> _Short problem_
Return the records, each one exactly as written.

> _Data excerpts_
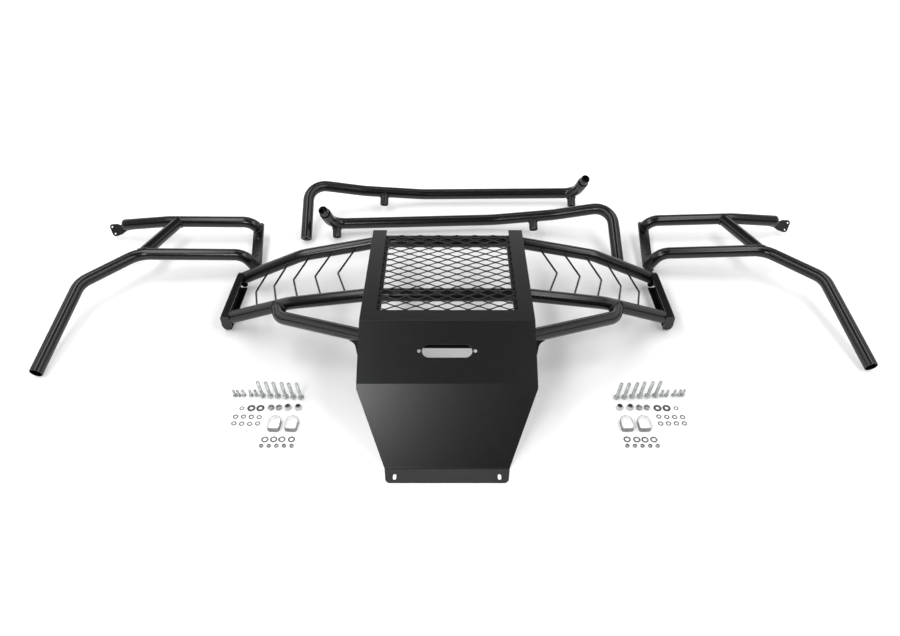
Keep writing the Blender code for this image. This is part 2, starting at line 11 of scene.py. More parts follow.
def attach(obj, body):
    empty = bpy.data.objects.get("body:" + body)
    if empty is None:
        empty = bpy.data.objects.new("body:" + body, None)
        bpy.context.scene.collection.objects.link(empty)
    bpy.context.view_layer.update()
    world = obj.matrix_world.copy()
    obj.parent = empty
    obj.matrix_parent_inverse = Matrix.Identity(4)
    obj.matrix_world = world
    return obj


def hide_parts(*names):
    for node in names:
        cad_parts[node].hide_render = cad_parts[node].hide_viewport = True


# Driving dimensions, metres, as in the CAD model
TUBE_RADIUS = 0.016
TUBE_WALL = 0.002
TUBE_SIDES = 40
SPIGOT_RADIUS = 0.0128
STUB_RADIUS = 0.0125
ROD_RADIUS = 0.0025
SHEET = 0.003
PLATE = 0.005
GAP = 0.0003
FINE_EDGE = 0.0004
SHEET_EDGE = 0.0005
PLATE_EDGE = 0.0008
CUT = 0.03

GUARD_AT = (-0.019, -0.2335, 0.0)
WING_AT = {-1: (-0.5675, 0.270, 0.0), 1: (0.55124, 0.276, math.radians(1.9))}
RAIL_AT = {"far": (-0.4325, 0.31335, 0.0), "near": (0.4595, 0.196, math.radians(3.2))}
HARDWARE_AT = {-1: (-0.3615, -0.361, 0.0), 1: (0.3775, -0.361, 0.0)}
WORDS = {-1: "left", 1: "right"}

PANEL_HALF = 0.197
PANEL_TOP = Vector((0.0, 0.398, 0.152))
PANEL_FOLD = Vector((0.0, 0.0, 0.193))
PANEL_KNEE = Vector((0.0, -0.132, 0.128))
PANEL_FOOT = Vector((0.0, -0.263, SHEET))
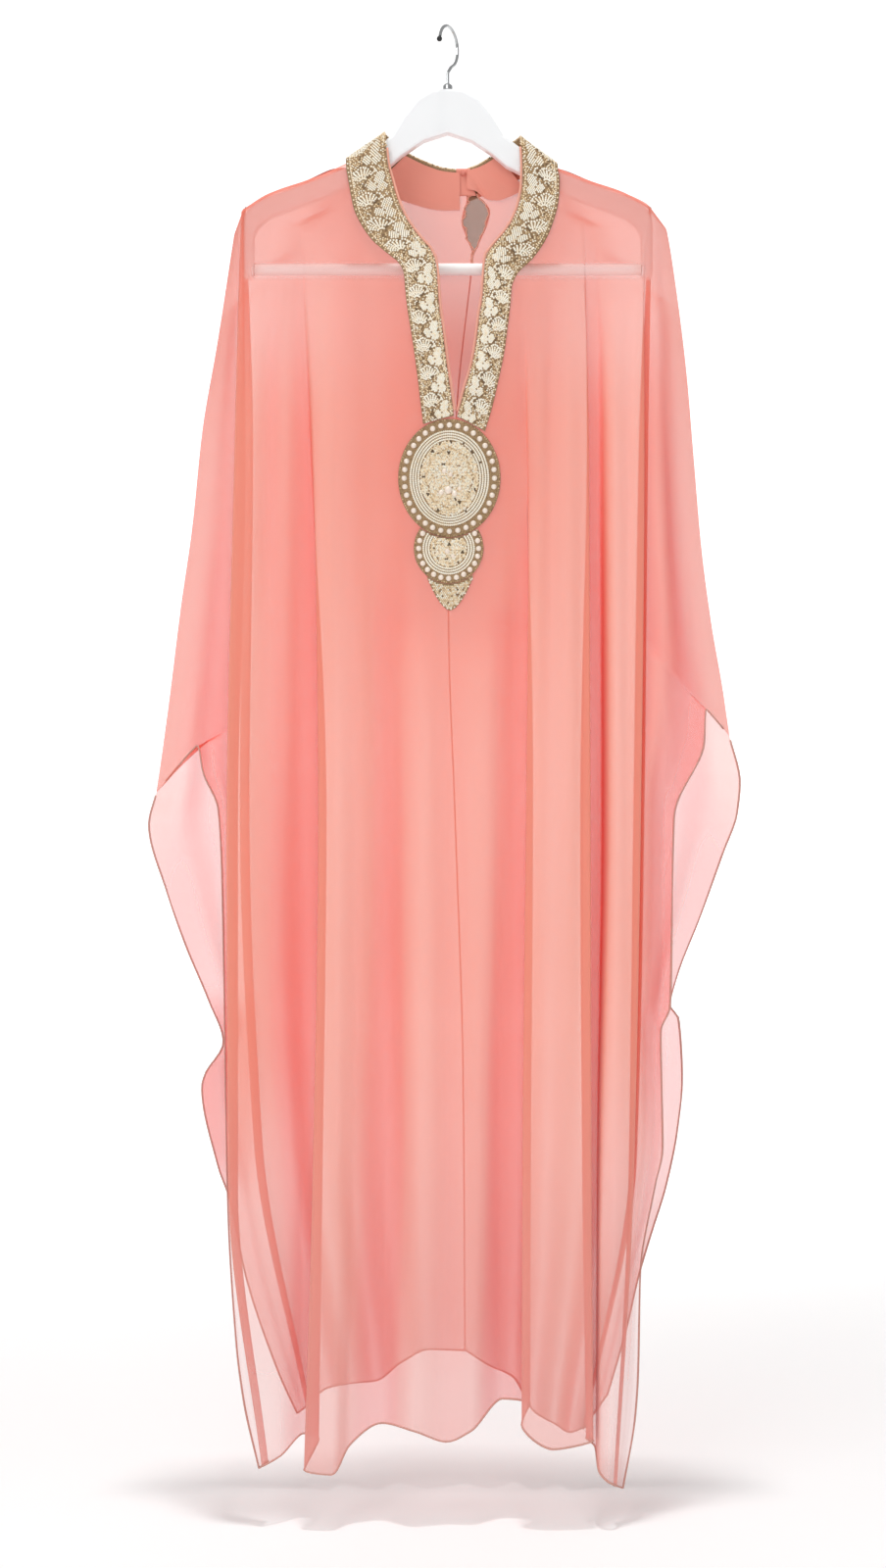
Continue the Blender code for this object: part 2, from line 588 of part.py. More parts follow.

> _Expected output_
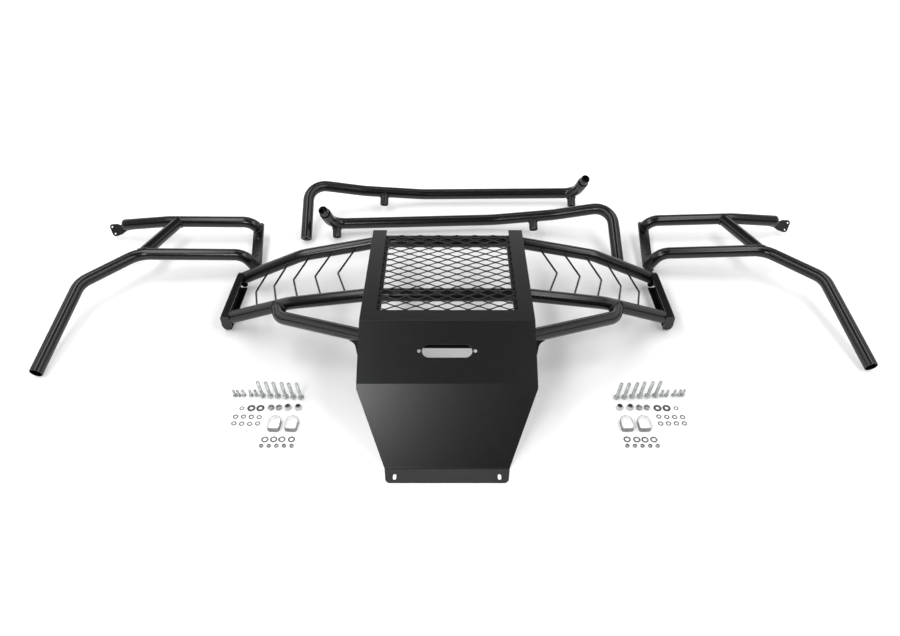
Keep writing the Blender code for this image. This is part 2, starting at line 11 of scene.py. More parts follow.
def attach(obj, body):
    empty = bpy.data.objects.get("body:" + body)
    if empty is None:
        empty = bpy.data.objects.new("body:" + body, None)
        bpy.context.scene.collection.objects.link(empty)
    bpy.context.view_layer.update()
    world = obj.matrix_world.copy()
    obj.parent = empty
    obj.matrix_parent_inverse = Matrix.Identity(4)
    obj.matrix_world = world
    return obj


def hide_parts(*names):
    for node in names:
        cad_parts[node].hide_render = cad_parts[node].hide_viewport = True


# Driving dimensions, metres, as in the CAD model
TUBE_RADIUS = 0.016
TUBE_WALL = 0.002
TUBE_SIDES = 40
SPIGOT_RADIUS = 0.0128
STUB_RADIUS = 0.0125
ROD_RADIUS = 0.0025
SHEET = 0.003
PLATE = 0.005
GAP = 0.0003
FINE_EDGE = 0.0004
SHEET_EDGE = 0.0005
PLATE_EDGE = 0.0008
CUT = 0.03

GUARD_AT = (-0.019, -0.2335, 0.0)
WING_AT = {-1: (-0.5675, 0.270, 0.0), 1: (0.55124, 0.276, math.radians(1.9))}
RAIL_AT = {"far": (-0.4325, 0.31335, 0.0), "near": (0.4595, 0.196, math.radians(3.2))}
HARDWARE_AT = {-1: (-0.3615, -0.361, 0.0), 1: (0.3775, -0.361, 0.0)}
WORDS = {-1: "left", 1: "right"}

PANEL_HALF = 0.197
PANEL_TOP = Vector((0.0, 0.398, 0.152))
PANEL_FOLD = Vector((0.0, 0.0, 0.193))
PANEL_KNEE = Vector((0.0, -0.132, 0.128))
PANEL_FOOT = Vector((0.0, -0.263, SHEET))
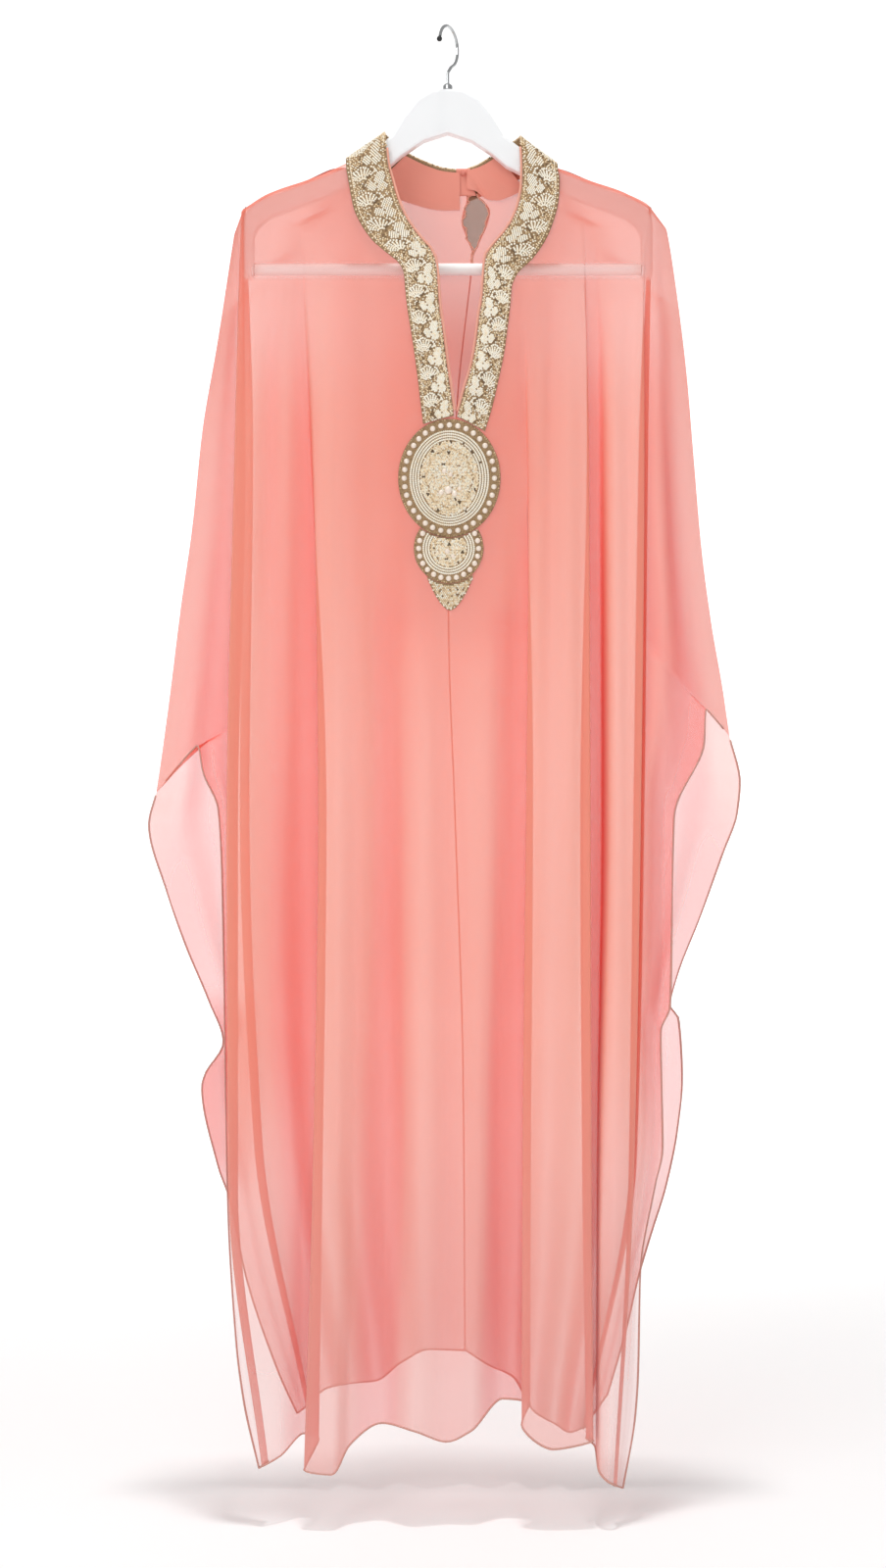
Continue the Blender code for this object: part 2, from line 588 of part.py. More parts follow.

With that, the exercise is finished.